Why you shouldn’t go it alone

I was driving to a job site this week and saw a for sale sign in front of a house on the same street. As a Real Estate Agent who purchases homes frequently, I’ve owned two properties on this street before and I am very familiar with the properties. I would love to buy more homes on this particular street, so I called the number listed on the for sale sign. Spoke for almost 30 mins with the owner and learned the story behind the house- there is ALWAYS a story because homes aren’t just property, it’s where people live and have memories (plus, it can be emotional due to the amount of money involved). The story was that the house had belonged to her parents since it was built in the late 70’s and she inherited it when her folks died.  After having several bad tenants, she decided she wanted to sell, and she wanted to do it alone.  However, she wanted to get every dollar out of it that she could, she didn’t want to list it with an agent and didn’t want to fix it up.  However, even though the house was in largely original condition, she wanted 200% of what it was worth!  It needed a lot of work, including a new roof, kitchen, bathroom, floors, HVAC, you name it, it needed it!  But because she was stubborn and wanted to do it alone, she thought that by putting it as a for sale by owner, she would get the most money possible.

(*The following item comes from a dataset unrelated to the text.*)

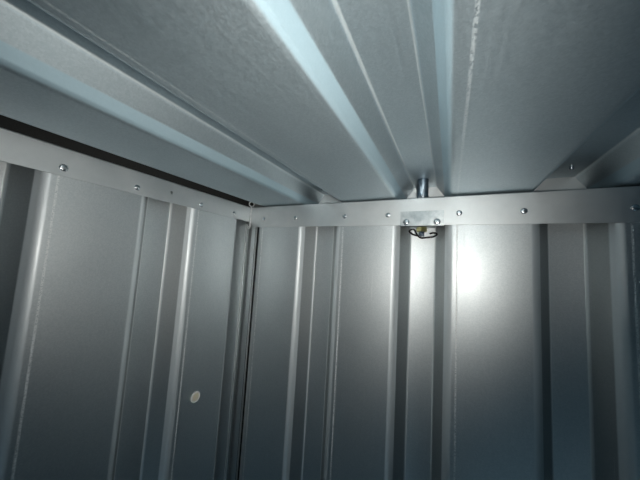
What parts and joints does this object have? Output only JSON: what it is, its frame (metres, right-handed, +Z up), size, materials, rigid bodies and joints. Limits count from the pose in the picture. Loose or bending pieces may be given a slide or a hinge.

I’m here to tell you that as appealing as it sounds, at a crazy price, and with no agent, she could be sitting on that house for the next year without any interest.  And once someone does come by to take a look, they will be very nice and she will never hear from them again.  Unfortunately for her, the house is in a 55+ community.  She won’t get any showings this summer because all of the buyers will have gone back up north.  Also, buyers these days want to buy something that’s turn key, but more importantly, a home that’s fairly priced. The lesson is: I could end up getting a call from her 6 months or a year down the road after she’s realized that her house wasn’t worth nearly what she had hoped and that at that point she would be willing to take any offer she could get!